To say that this drew vast rounds of applause upon its author, and frightened its object into deep silence for the rest of his life, like the Quos ego of angry Neptune, sufficiently argues that the verses must have ploughed as deeply as the Russian knout. Vitriol could not scorch more fiercely. And yet the whole passage rests upon a blunder; and the blunder is so broad and palpable, that it implies instant forgetfulness both in the writer and the reader. The idea which furnishes the basis of the passage is this: that the conduct ascribed to Addison is in its own nature so despicable, as to extort laughter by its primary impulse; but that this laughter changes into weeping, when we come to understand that the person concerned in this delinquency is Addison.
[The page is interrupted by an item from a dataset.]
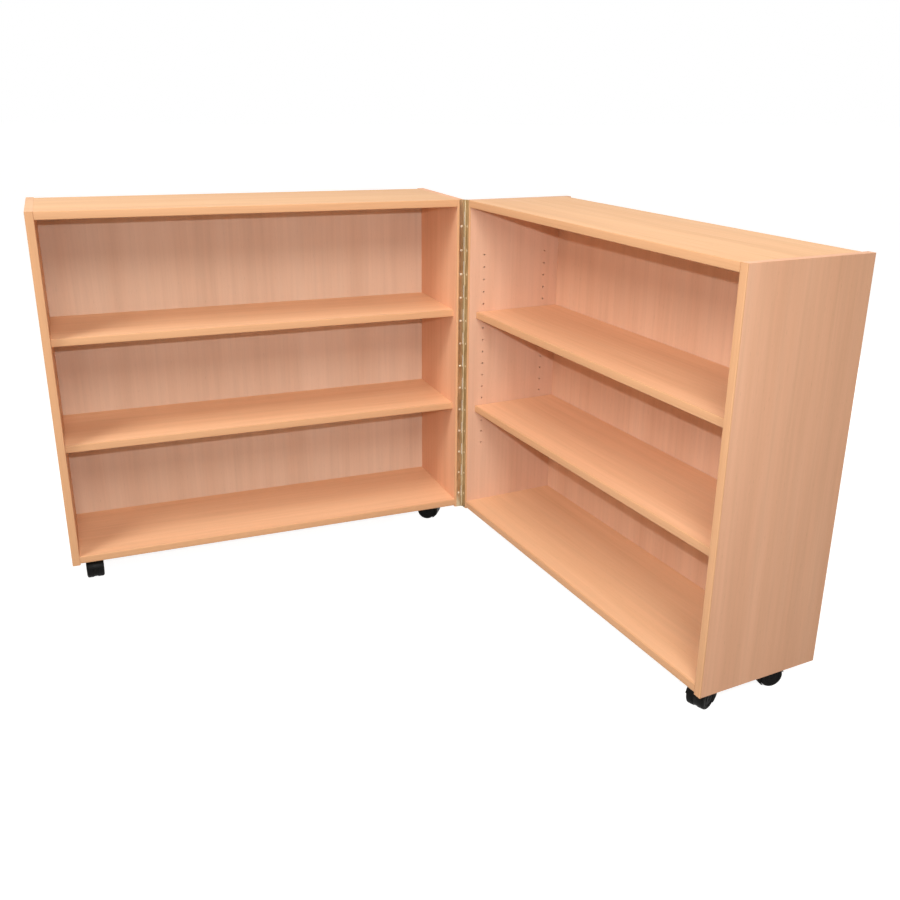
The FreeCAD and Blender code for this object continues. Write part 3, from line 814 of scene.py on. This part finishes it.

The change, the transfiguration, in our mood of contemplating the offence, is charged upon the discovery which we are supposed to make as to the person of the offender; that which by its baseness had been simply comic when imputed to some corresponding author, passes into a tragic coup-de-theatre, when it is suddenly traced back to a man of original genius. The whole, therefore, of this effect is made to depend upon the sudden scenical transition from a supposed petty criminal to one of high distinction. And, meantime, no such stage effect had been possible, since the knowledge that a man of genius was the offender had been what we started with from the beginning. ‘Our laughter is changed to tears,’ says Pope, ‘as soon as we discover that the base act had a noble author.’ And, behold! the initial feature in the whole description of the case is, that the libeller was one whom ‘true genius fired:’
‘Peace to all such! But were there one whose mind
True genius fires,’ etc.
Before the offence is described, the perpetrator is already characterized as a man of genius: and, in spite of that knowledge, we laugh. But suddenly our mood changes, and we weep, but why? I beseech you. Simply because we have ascertained the author to be a man of genius.